#MeToo: Southern Baptists face a reckoning over treatment of women
The rally’s organizers, said the demonstration would push for “reform of culture and for training of pastors and church leaders.”
“We follow Christ’s example, who treated women with dignity and honor as equal, valuable members of his church when the culture of his day did not,” she said.
As the convention gathers against that backdrop to elect a new president, it will also consider the resolution to denounce sexual impropriety and abuse, as well as “anyone who would facilitate or knowingly cover up such acts.” The resolution was written by Jason K. Allen, president of the Midwestern Baptist Theological Seminary, and it was signed by Steve Gaines, the convention’s outgoing president; seven other former convention presidents; and both nominees for convention president during next week’s election.
It asks the convention to confess that throughout the church’s history, men have “wronged women, abused women, silenced women, objectified women by ungodly comments and ungodly acts, preyed on women, left women unprotected, failed to report injustices and evils committed against women to civil authorities established by God and failed to act out of the overflow of the image of Christ.”
Patterson had been scheduled to deliver the keynote sermon at next week’s gathering, a prospect that many Southern Baptists found distasteful. After weeks of calls for him to withdraw, he told the convention on Friday that he would step aside “to do what I can to contribute to harmony within the Southern Baptist Convention,” the church said.
Patterson remains a widely admired figure for having guided the church’s sharp turn to more conservative theological principles in recent decades, which reached fruition when he was president of the convention during the late 1990s. Still, allowing him to speak would have sent “the wrong message,” said Ed Stetzer, executive director of the Billy Graham Center for evangelical training and a professor at Wheaton College near Chicago, a leading evangelical institution.
“I think the message that needs to come out of this Southern Baptist Convention is, we’re sorry we didn’t listen more,” Stetzer said. “We need a different message, and that message needs a different messenger.”
Among the changes Patterson shaped was a revision of the convention’s core statement of beliefs, the Baptist Faith and Message, which included a final declaration that “while both men and women are gifted for service in the church, the office of pastor is limited to men as qualified by Scripture.”
The policy is the extension of a Southern Baptist philosophy called complementarianism. On paper, it declares that men and women “are of equal worth before God, since both are created in God’s image,” while defining equal but separate “complementary” roles.
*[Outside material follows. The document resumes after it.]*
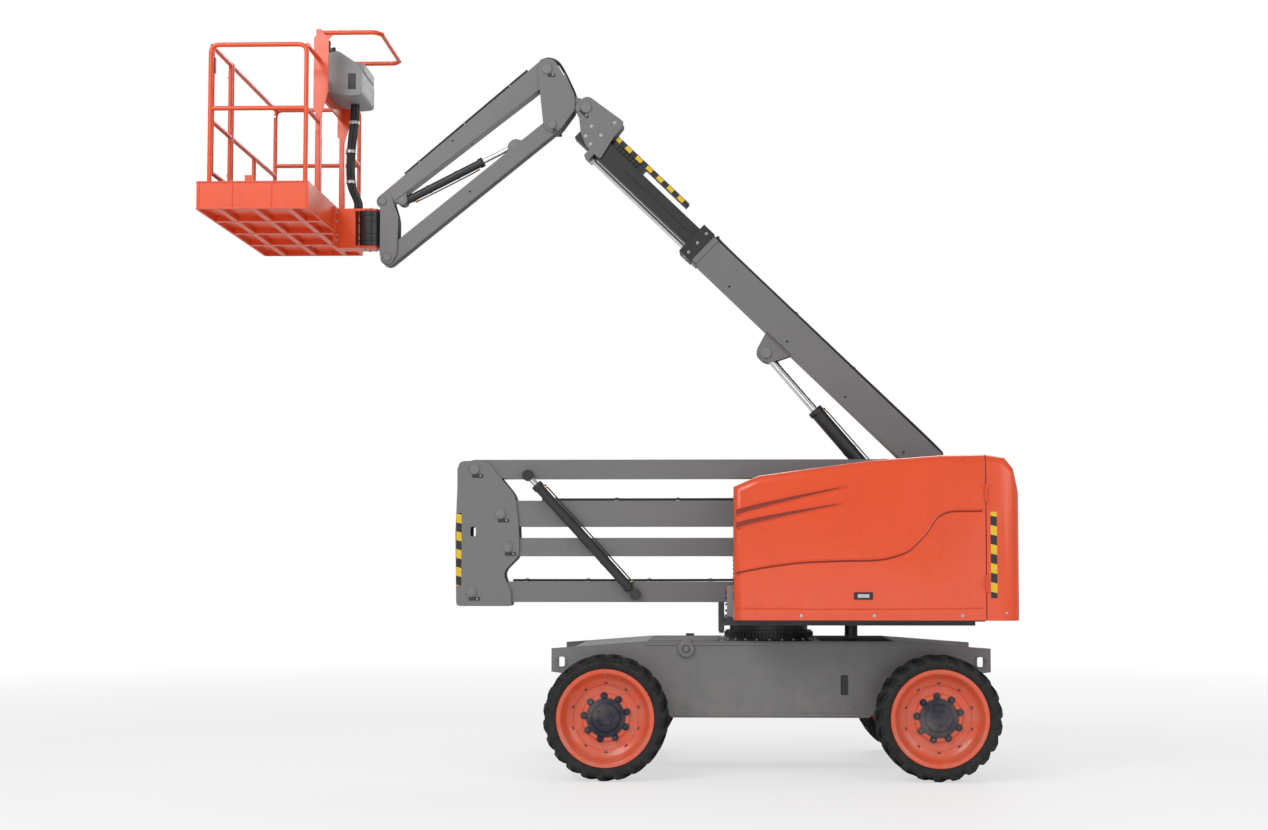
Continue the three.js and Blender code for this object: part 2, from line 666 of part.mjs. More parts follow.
function noseGeometry() {
  const low = fly.z - fly.depth / 2;
  const high = fly.z + fly.depth / 2;
  const cheeks = [-1, 1].map((s) => plate([
    [fly.tip + 260, low + 10, 20], [fly.tip + 120, low + 4, 30], [fly.tip + 10, low + 55, 20],
    [nosePin.x, nosePin.z - 80, 20], [nosePin.x - 70, nosePin.z - 60, 60],
    [nosePin.x - 70, nosePin.z + 75, 60], [nosePin.x + 60, nosePin.z + 90, 50],
    [fly.tip + 200, high + 190, 30], [fly.tip + 215, high + 60, 30],
  ], [s * cheekInner, s * cheekOuter]));
  const cap = block([fly.tip + 60, fly.tip + 195], [-cheekOuter + 1, cheekOuter - 1], [high + 45, high + 165]);
  const { blockFront, blockRear } = extensionRod;
  const rodBlock = block([blockFront, blockRear], [-cheekOuter + 1, cheekOuter - 1],
    [extensionRod.z - 24, low - FACE_GAP]);
  const seats = [-1, 1].map((s) => block([blockFront, blockRear], [s * (fly.halfWidth + 1), s * cheekOuter],
    [extensionRod.z - 24, low + 30]));
  return join(...cheeks, cap, rodBlock, ...seats);
}

function hoseTrayGeometry() {
  const { front, back, bottom, height, halfWidth, feet, footLength } = hoseTray;
  const top = fly.z + fly.depth / 2 + FACE_GAP;
  const trough = cut(
    block([front, back], [-halfWidth, halfWidth], [bottom, bottom + height]),
    block([front - 1, back + 1], [-halfWidth + 5, halfWidth - 5], [bottom + 5, bottom + height + 1]),
  );
  const stands = feet.map((x) =>
    block([x - footLength / 2, x + footLength / 2], [-halfWidth, halfWidth], [top, bottom + 1]));
  return join(trough, ...stands);
}

function addBoom() {
  const base = frameAt(machine, boomPivot.x, 0, boomPivot.z, boomAngle);
  add(base, 'boom_base', boomBaseGeometry(), grey);
  add(base, 'boom_mouth_collar', collarGeometry(), dark);
  add(base, 'boom_fly', flyGeometry(), dark);
  add(base, 'extension_rod',
    bar([extensionRod.blockRear + FACE_GAP, 0, extensionRod.z], [extensionRod.inner, 0, extensionRod.z], extensionRod.radius, 20),
    chrome);
  add(base, 'hose_tray', hoseTrayGeometry(), dark);
  add(base, 'boom_nose', noseGeometry(), grey);

  const lug = new THREE.Vector3(liftLug.x, 0, liftLug.z)
    .applyAxisAngle(new THREE.Vector3(0, 1, 0), boomAngle * DEGREE)
    .add(new THREE.Vector3(boomPivot.x - liftBase.x, 0, boomPivot.z - liftBase.z));
  const lift = Math.atan2(lug.z, -lug.x) / DEGREE;
  const group = frameAt(machine, liftBase.x, 0, liftBase.z, lift);
  add(group, 'lift_cylinder_barrel', openBarrel(liftCylinder), dark);
  add(group, 'lift_cylinder_rod', rodGeometry(liftCylinder, Math.hypot(lug.x, lug.z), liftCylinder.inside), chrome);
  return base;
}

// ---------------------------------------------------------------- jib

function knuckleBracketGeometry() {
  const k1 = [jibPin.x, jibPin.z];
  const k2 = [jibPin.x + jibLinkPin.x, jibPin.z + jibLinkPin.z];
  const outer = [-cheekOuter, cheekOuter];
  const cheeks = [-1, 1].map((s) => {
    const ys = [s * cheekInner, s * cheekOuter];
    return plate([
      [k1[0] - 50, k1[1] + 80, 60], [k1[0] + 50, k1[1] + 80, 50], [-90, 110, 30], [-85, -10, 20],
      [k2[0] + 65, k2[1] - 30, 40], [k2[0] + 10, k2[1] - 65, 50], [k2[0] - 65, k2[1] - 20, 50],
      [k1[0] - 70, k1[1] - 30, 50],
    ], ys);
  });
  const bridge = plate([
    [k1[0] + 130, k1[1] - 20, 20], [-92, 105, 20], [-92, 0, 20], [k2[0] + 95, k2[1] + 60, 20], [k2[0] + 90, k2[1] + 180],
  ], outer);
  const eye = barY(0, 0, nosePin.radius - 10, -armHalf, armHalf, 24);
  const neck = plate([[-110, 95], [0, 60], [0, -50], [-110, 5]], [-armHalf, armHalf]);
  return join(...cheeks, bridge, eye, neck);
}

function jibArmGeometry() {
  const { length, wall, endRadius } = jib;
  const ys = [-armHalf, armHalf];
  const high = jibPin.radius - 10;
  const body = cut(
    plate([[0, high], [0, -high], [-length, -endRadius], [-length, endRadius]], ys),
    plate([[-high, high - 2 * wall], [-high, -high + 2 * wall], [-length + endRadius, -endRadius - wall + 22],
      [-length + endRadius, endRadius + wall - 22]], [-armHalf + wall, armHalf - wall]),
    bar([-length / 2, 0, -120], [-length / 2, 0, 0], 12, 12),
  );
  const { base, lugInner, lugOuter } = jibCylinder;
  const lugs = [-1, 1].map((s) => plate([
    [base.x - 50, -40], [base.x - 30, base.z - 28, 28], [base.x + 30, base.z - 28, 28], [base.x + 60, -40],
  ], [s * lugInner, s * lugOuter]));
  return join(body, barY(0, 0, high, ...ys), barY(-length, 0, endRadius, ...ys), ...lugs);
}

// twin bars with a spacer near each pin
function jibLinkGeometry() {
  const { pin } = jibCylinder;
  const half = jib.linkDepth / 2;
  const bars = [-1, 1].map((s) => {
    const ys = [s * jib.linkInner, s * armHalf];
    return join(
      plate([[0, half], [0, -half], [-jib.length, -half], [-jib.length, half]], ys),
      barY(0, 0, half, ...ys, 20),
      barY(-jib.length, 0, half, ...ys, 20),
      plate([[pin.x - 70, half - 2], [pin.x - 30, pin.z + 30, 24], [pin.x + 30, pin.z + 30, 24], [pin.x + 70, half - 2]], ys),
    );
  });
  const spacers = [0, -jib.length].map((x) => barY(x, 0, 30, -jib.linkInner - 1, jib.linkInner + 1, 16));
  return join(...bars, ...spacers);
}

function platformBracketGeometry() {
  const { x, z } = jibLinkPin;
  const cheeks = [-1, 1].map((s) => plate([
    [-25, 60, 40], [60, 55, 40], [x + 75, -120, 40], [x + 72, z + 20, 50], [x + 10, z - 68, 50], [x - 62, z, 50],
    [-19, z + 90, 20], [-19, -60, 20],
  ], [s * cheekInner, s * cheekOuter]));
  const web = block([rotator.x + rotator.radius + FACE_GAP, 0], [-cheekOuter + 1, cheekOuter - 1], [rotator.bottom + 8, rotator.top - 12]);
  return join(...cheeks, web);
}

function addJib(boomFrame) {
  const nose = frameAt(boomFrame, nosePin.x, 0, nosePin.z, -boomAngle);
  add(nose, 'jib_knuckle', knuckleBracketGeometry(), grey);
  const arm = frameAt(nose, jibPin.x, 0, jibPin.z, -jib.angle);
  add(arm, 'jib_arm', jibArmGeometry(), grey);
  const lower = frameAt(nose, jibPin.x + jibLinkPin.x, 0, jibPin.z + jibLinkPin.z, -jib.angle);
  add(lower, 'jib_link', jibLinkGeometry(), grey);

  // the link frame is parallel to the arm frame, so only its origin differs
  const offset = new THREE.Vector3(jibLinkPin.x, 0, jibLinkPin.z)
    .applyAxisAngle(new THREE.Vector3(0, 1, 0), jib.angle * DEGREE);
  const { base, pin } = jibCylinder;
  const reach = [offset.x + pin.x - base.x, offset.z + pin.z - base.z];
  const tilt = Math.atan2(reach[1], -reach[0]) / DEGREE;
  const cylinder = frameAt(arm, base.x, 0, base.z, tilt);
  add(cylinder, 'jib_cylinder_barrel', openBarrel(jibCylinder), dark);
  add(cylinder, 'jib_cylinder_rod',
    rodGeometry(jibCylinder, Math.hypot(...reach), jibCylinder.inside), chrome);

  const level = frameAt(arm, -jib.length, 0, 0, jib.angle);
  add(level, 'platform_bracket', platformBracketGeometry(), grey);
  add(level, 'platform_rotator',
    bar([rotator.x, 0, rotator.bottom], [rotator.x, 0, rotator.top], rotator.radius, 28), dark);
  return level;
}

// ---------------------------------------------------------------- platform

function trayGeometry() {
  const { left, right, halfWidth, toeTop, toeBottom, sheet, plate: floor } = platform;
  const xs = [left + sheet, right - sheet];
  const ys = [-halfWidth + sheet, halfWidth - sheet];
  const ribs = [-0.5, 0, 0.5].map((share) =>
    block(xs, [share * halfWidth - 25, share * halfWidth + 25], [toeBottom, -floor + 1]));
  const tray = cut(
    block([left, right], [-halfWidth, halfWidth], [toeBottom, toeTop]),
    block(xs, ys, [0, toeTop + 1]),
    block(xs, ys, [toeBottom - 1, -floor]),
  );
  return join(tray, ...ribs);
}

const rail = (a, b) => bar(a, b, platform.tube, 8);

// a frame of tubes in one upright plane, from one corner post to the next
function sideRails(y) {
  const { postLeft, postRight, tube, topRail, midRail } = platform;
  return join(
    rail([postLeft, y, FACE_GAP], [postLeft, y, topRail]),
    rail([postRight, y, FACE_GAP], [postRight, y, topRail]),
    rail([postLeft - tube, y, topRail], [postRight + tube, y, topRail]),
    rail([postLeft, y, midRail], [postRight, y, midRail]),
  );
}

function frontRails() {
  const { postLeft, postY, gateY, tube, topRail, sideMidRail } = platform;
  const end = postY - tube - FACE_GAP;
  return join(
    rail([postLeft, gateY, FACE_GAP], [postLeft, gateY, topRail + tube]),
    rail([postLeft, gateY, topRail], [postLeft, end, topRail]),
    rail([postLeft, gateY, sideMidRail], [postLeft, end, sideMidRail]),
  );
}

function gateGeometry() {
  const { postLeft, postY, gateY, tube, topRail, sideMidRail } = platform;
  const hingeY = gateY - 2 * tube - 8;
  const latchY = -postY + 2 * tube + 8;
  const foot = 230;
  const knuckles = [foot + 60, topRail - 120].map((z) =>
    block([postLeft - 8, postLeft + 8], [hingeY, gateY - tube - 0.5], [z, z + 40]));
  return join(
    rail([postLeft, hingeY, foot - tube], [postLeft, hingeY, topRail + tube]),
    rail([postLeft, latchY, foot - tube], [postLeft, latchY, topRail + tube]),
    rail([postLeft, hingeY, topRail], [postLeft, latchY, topRail]),
    rail([postLeft, hingeY, sideMidRail], [postLeft, latchY, sideMidRail]),
    rail([postLeft, hingeY, foot], [postLeft, latchY, foot]),
    ...knuckles,
  );
}

function consoleFrameGeometry() {
  const { postRight, postY, tube, topRail, midRail } = platform;
  const { yNear, yFar, width, depth, top, reach, shelfBottom, shelfTop } = consoleFrame;
  const posts = [yNear, yFar].map((y) =>
    block([postRight - depth / 2, postRight + depth / 2], [y - width / 2, y + width / 2], [FACE_GAP, top + tube]));
  const spans = [[yNear, -postY], [yFar, postY]].flatMap(([from, to]) => {
    const end = to - Math.sign(to) * (tube + FACE_GAP);
    return [topRail, midRail].map((z) => rail([postRight, from, z], [postRight, end, z]));
  });
  return join(
    ...posts,
    ...spans,
    rail([postRight, yNear, top], [reach, yNear, top]),
    rail([postRight, yFar, top], [reach, yFar, top]),
    rail([reach, yNear - tube, top], [reach, yFar + tube, top]),
    block([postRight - 10, postRight + 10], [yNear, yFar], [shelfBottom, shelfTop]),
  );
}

function consoleGeometry() {
  const base = consoleFrame.shelfTop + FACE_GAP;
  const face = platform.postRight + 10 + FACE_GAP;
  return plate([
    [-345, base, 20], [-345, 1230, 20], [-200, 1275, 30], [-60, 1180, 20], [-15, 1130, 20],
    [-15, 940, 30], [-120, 930, 20], [face, 960], [face, base],
  ], [-300, 150]);
}

function yokeGeometry() {
  const back = platform.right + FACE_GAP;
  const axis = 0;
  const low = rotator.bottom - platform.floor;
  const high = rotator.top - platform.floor;
  const jaw = (z0, z1) => join(
    block([back, axis], [-75, 75], [z0, z1]),
    bar([axis, 0, z0], [axis, 0, z1], 78, 28),
  );
  const gussets = [-1, 1].map((s) =>
    block([back, back + 150], [s * 55, s * 75], [low - 18, high + 18]));
  return join(
    block([back, back + 20], [-160, 160], [low - 18, high + 18]),
    jaw(low - 18, low - FACE_GAP),
    jaw(high + FACE_GAP, high + 18),
    ...gussets,
  );
}

// the platform's hoses and control cable, clipped from the console down to the yoke
function hoseBundleGeometry() {
  const top = rotator.top - platform.floor + 18 + FACE_GAP;
  const points = [[-120, -40, 928], [-125, -40, 800], [-150, -30, 560], [-150, -10, 330], [-100, 0, 190], [-100, 0, top]];
  const path = new THREE.CatmullRomCurve3(points.map((p) => new THREE.Vector3(...p)));
  const section = new THREE.Shape().absarc(0, 0, 38, 0, 2 * Math.PI);
  return new THREE.ExtrudeGeometry(section, { steps: 16, curveSegments: 5, extrudePath: path });
}

function addPlatform(level) {
  const group = frameAt(level, rotator.x, 0, platform.floor);
  add(group, 'platform_tray', trayGeometry(), orange);
  add(group, 'rails_right', sideRails(-platform.postY), orange);
  add(group, 'rails_left', sideRails(platform.postY), orange);
  add(group, 'rails_front', frontRails(), orange);
  add(group, 'platform_gate', gateGeometry(), orange);
  add(group, 'console_frame', consoleFrameGeometry(), orange);
  add(group, 'platform_console', consoleGeometry(), plastic);
  add(group, 'platform_yoke', yokeGeometry(), orange);
  add(group, 'hose_bundle', hoseBundleGeometry(), rubber);
}

// ---------------------------------------------------------------- assembly

addUndercarriage();
addTurret();
addRiser();
addPlatform(addJib(addBoom()));

// the row's origin is under the middle of the whole machine, platform end to tail
const extent = new THREE.Box3().setFromObject(machine, true);
machine.position.x = -(extent.min.x + extent.max.x) / 2;

export default machine;
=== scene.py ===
import bpy
import bmesh
import json
import math
from mathutils import Matrix, Vector


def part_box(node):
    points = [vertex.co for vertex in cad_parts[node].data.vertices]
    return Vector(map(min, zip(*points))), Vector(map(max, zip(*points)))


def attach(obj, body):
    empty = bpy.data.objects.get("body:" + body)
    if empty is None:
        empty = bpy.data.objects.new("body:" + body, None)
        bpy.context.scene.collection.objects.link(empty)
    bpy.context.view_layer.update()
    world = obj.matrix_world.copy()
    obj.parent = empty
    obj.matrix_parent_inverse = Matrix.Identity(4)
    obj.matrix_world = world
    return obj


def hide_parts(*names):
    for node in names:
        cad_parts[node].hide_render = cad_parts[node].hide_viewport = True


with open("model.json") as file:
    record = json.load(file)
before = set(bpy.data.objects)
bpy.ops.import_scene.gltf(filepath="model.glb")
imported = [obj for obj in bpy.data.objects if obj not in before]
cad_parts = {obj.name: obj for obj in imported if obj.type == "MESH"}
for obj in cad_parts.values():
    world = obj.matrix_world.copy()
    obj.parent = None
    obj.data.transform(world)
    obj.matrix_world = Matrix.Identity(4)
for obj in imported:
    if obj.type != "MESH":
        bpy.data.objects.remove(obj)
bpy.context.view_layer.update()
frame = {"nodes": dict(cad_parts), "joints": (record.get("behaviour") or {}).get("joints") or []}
nodes = frame["nodes"]

# ---- places taken from the CAD

chassis_low, chassis_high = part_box("chassis_frame")
SHIFT = (chassis_low.x + chassis_high.x) / 2
JOINTS = {j["name"]: j for j in frame["joints"]}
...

In practice, the policy has reshaped the church according to the philosophy of the conservative men who launched a campaign to take over the Southern Baptist Convention 40 years ago. Rooted in the first chapter of Timothy, which says Jesus doesn’t “allow a woman to teach or to have authority over a man,” the doctrine institutionalized the man’s role as the “servant leader” of the family, with his wife’s submission seen as an act of grace.
As a consequence, women have gradually but inexorably become second-class citizens within the church, according to many Southern Baptist thinkers, among them Moore, the Houston evangelical teacher whose Living Proof Ministries guides women who seek to model their lives on evangelical principles.